Some years ago, Berlin had the first of its Biennales. I went, looked, and wrote an article for the Wall Street Journal Europe, because that was my job at the time. A few weeks later, an art critic I knew from Philadelphia came through to check it out. I caught her leaving the Postführamt, where the show was, and asked her what she'd thought. "Aaah," she sneered. "A lot of one-liners." An apt description, I thought. "Except...well, there was this piece by this Portugese guy..."
Oh, yes. It was called Kitsune, and it made me confront a lot of my ideas about art at that time. Basically, it was what's called a video installation, although, unlike most video installations, which can be seen for as long or short as you feel like in order to get the idea, this one was linked to a narrative, which meant you really had to sit through the whole thing. It was worth it. The visual was fairly static: Japanese mountains, over which fog was coming and going. The text was read by two Japanese radio actors, in Japanese, and there were English subtitles. The story was simple: two old men are waiting out the rain in a teahouse, and, although both are rather shy, eventually they begin to talk, and wind up telling each other ghost stories. I loved it.
And because I'd loved it and said so in print, and was apparently one of the few people who reviewed that exhibition who didn't zero in on the super-trendy but empty stuff there, the artist, a guy named João Penalva, contacted me about getting a copy of the review. He lives in London most of the time, and one of his dealers, Volker Diehl, is in Berlin, so he's here from time to time. That's where I met him almost exactly three years ago, at the opening of another video work, Bahnai. He's short and round and has a great sense of humor, as I discovered when we had lunch at the Vietnamese place down the street.
So when I got an invitation to the DAAD Galerie for the opening of his latest piece, The Roar of Lions, on Feb. 2, I made a note to go see it. I was extremely busy at the moment getting some book proposals ready, so I didn't make the opening, and although I used the invitation as a bookmark for what I was reading at the time, I'm ashamed to say it took an e-mail from him asking if I'd seen it, and, if so, what I thought, to get me off my butt to go see it. I used to have several friends here who were always up for gallery-hopping but they've all moved, so I don't keep up as much as I'd like. But I found time to walk down to Zimmerstr. yesterday to take a look.
It's another amazing piece. It starts with a couple of flashlights moving around in the dark, and then cuts to a scene of a frozen-over lake, the Grunewaldsee here in Berlin. The text this time is in Mandarin Chinese, which, as with Kitsune, means you have to pay attention to the subtitles. This time the story isn't so easily described, nor do I want to give any spoilers, but at the start the narrator has just witnessed a bloody car accident involving a woman and a girl, and is talking to the policeman at the scene about what he saw. The policeman thanks him, tells him there were other witnesses, and checks his papers, perhaps a little closely. At this point, a note of dread enters the story, although you don't quite know why. It gets worse when he gets home: unlocking the door, he finds the same policeman and a guy in civilian clothes inside his apartment, although how they got in he can't figure. The dread gets a lot thicker at that point, in part because of what happens, but in part, also, because we can't tell where this story is taking place or what the stakes are.

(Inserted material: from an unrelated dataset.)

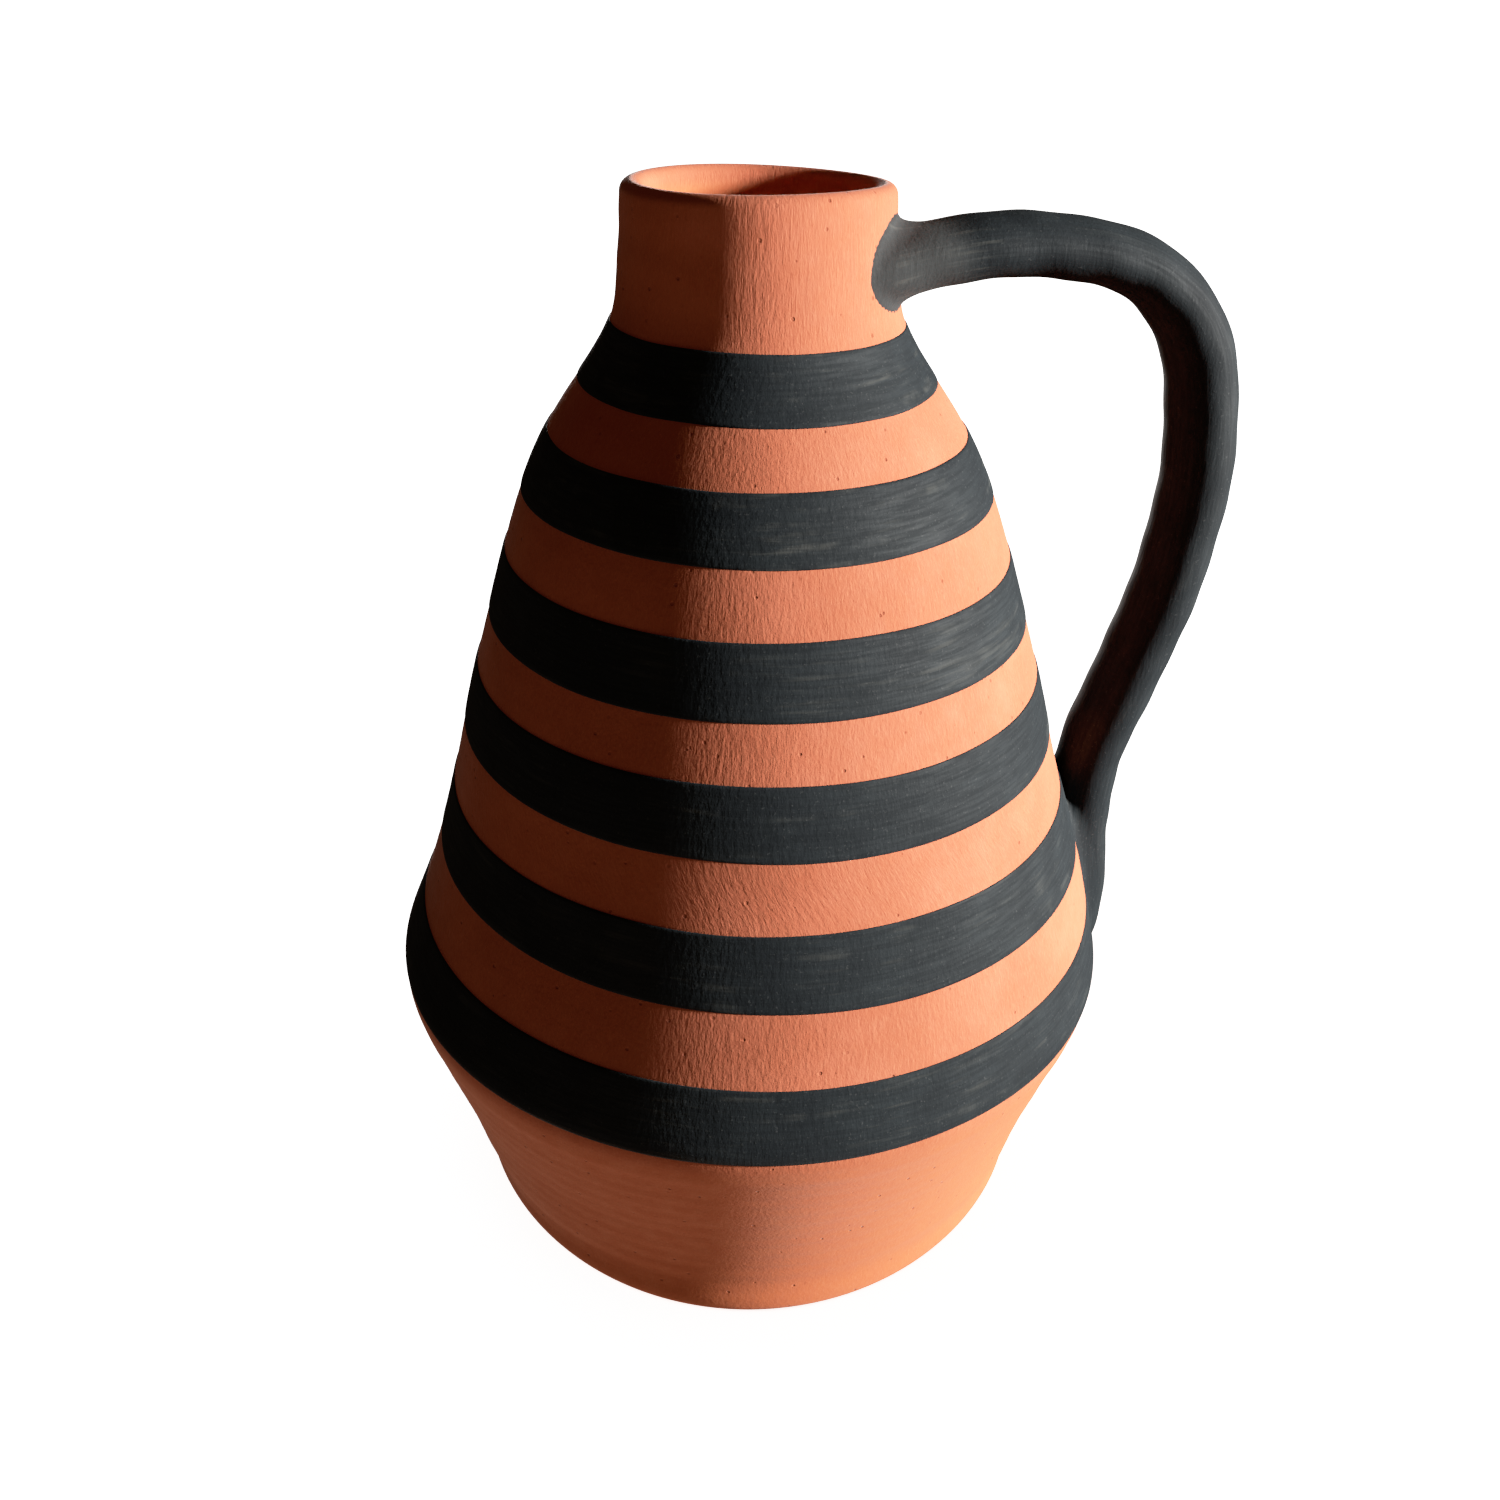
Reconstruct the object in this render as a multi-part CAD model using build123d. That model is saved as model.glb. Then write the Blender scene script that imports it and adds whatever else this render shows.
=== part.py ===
from build123d import *
import os

# Wheel-thrown terracotta pitcher with a pulled strap handle and six bands of black slip.
# Millimetres. The origin is the centre of the flat foot, +Z is up and +X points to the handle.

# ---------------------------------------------------------------- driving dimensions
HEIGHT = 270.0              # foot to the top of the lip
FOOT_RADIUS = 79.0
FOOT_ROUND = 3.0            # softened edge where the pot was cut from the wheel
BELLY_RADIUS = 97.6
BELLY_HEIGHT = 69.0         # height of the widest ring
SHOULDER_RADIUS = 56.6
SHOULDER_DROP = 67.5        # from the lip down to the shoulder
NECK_RADIUS = 34.0
NECK_LENGTH = 28.5          # from the lip down to the root of the neck
LIP_RADIUS = 30.6           # outside of the lip
LIP_WALL = 4.0              # thickness of the rounded lip
WALL = 5.5                  # thrown wall, measured level
FLOOR = 8.0                 # thickness of the bottom
FOOT_LEAN = (0.16, 1.0)     # direction in which the wall leaves the foot: outwards, up

SLIP_THICKNESS = 0.4        # brushed coat of black slip
BAND_WIDTHS = (17.9, 17.5, 16.6, 16.5, 14.3, 13.3)      # lowest band first, measured upright
BAND_GAPS = (17.8, 16.3, 13.3, 14.4, 11.3)              # bare clay between them
BAND_START = 2.0            # lowest band begins this far above the widest ring
BAND_STOP = 1.4             # highest band ends this far below the root of the neck

HANDLE_TURN = 11.0          # degrees that the handle's plane is turned about the upright
HANDLE_OFFSET = 14.6        # how far that plane passes beside the pot's axis
HANDLE_WIDE = 20.0          # across the plane
TOP_THICK = 13.4            # along the plane, over the top
GRIP_THICK = 16.4           # along the plane, at the outer bend and below it
HANDLE_REACH = 106.9        # middle of the grip at the outer bend, measured in the plane
HANDLE_RISE = 2.8           # how far the top climbs above the upper root
BEND_DROP = 68.0            # lip down to the outer bend
ROOT_DROP = 15.2            # lip to the middle of the upper root
ROOT_TALL = 22.0            # smeared collar of the upper root, upright
ROOT_WIDE = 21.0            # and across
ROOT_STEP = 1.0             # how far off the wall the collar is still nearly full
ROOT_STEP_TALL = 19.8
COLLAR_LENGTH = 8.0         # over which the collar narrows to the grip
COLLAR_THICK = 14.2         # and its thickness there
ROOT_DEPTH = 6.0            # how far the blank handle runs past the outer wall before it is cut

# Lower root, a tongue pressed on the wall: three heights, and at each of them how far the
# middle of the clay stands off the wall, its thickness along the plane and its width across
TAIL_HEIGHTS = (130.0, 108.0, 86.0)
TAIL_STANDS = (13.4, 5.6, 2.3)
TAIL_THICKS = (16.2, 16.0, 12.0)
TAIL_WIDES = (20.0, 17.0, 14.0)
TIP_THICK = 6.0             # the blank tongue's tip, inside the wall
TIP_WIDE = 9.0
TIP_DROP = 24.0             # and how far it is below the last of those heights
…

Meanwhile, we are watching the scene on the ice, as ordinary folks are walking on the ice, some (but only a few) skating, and a lot of them are out with their dogs, who are not at their best slipping around. Imperceptably, the sort of brownish-green of the video acquires more and more color, to the point where someone in a red jacket really stands out. But as the story being told gets odder and more infused with fear, the colors start bleaching out again, something Penalva also did with Bahnai. But the story has gotten so gripping by this part that you're likely not to notice this right away, and it also undergoes a complete metamorphosis in its last few lines so that by the time the credits roll, you're even more unsure of what you've just sat through than you could have imagined.
Suffice it to say that the walk home was completely different than the walk to the gallery. It was the same street (Friedrichstr.), but the experience I'd just been through had changed it utterly. The Roar of Lions was done while Penalva was here in Berlin with a DAAD grant, and if it reflects his experience here, then that might well explain my reaction. There's also the disconnect between the images of the people out walking and playing on the ice and the narrative overlaying it, much of which occurs in the narrator's small room. I'd really have to see it again to say anything more intelligent about it, but there's one thing I can say:
If you get the chance, go see this. The gallery is open from 11 until 6 every day except Sunday, the piece is 37 minutes long, and screenings are every 45 minutes. The show closes on Mar. 10, so you've got two weeks. I'll probably go again, so if anyone wants to join me, let me know. Just don't expect any light-hearted banter afterwards.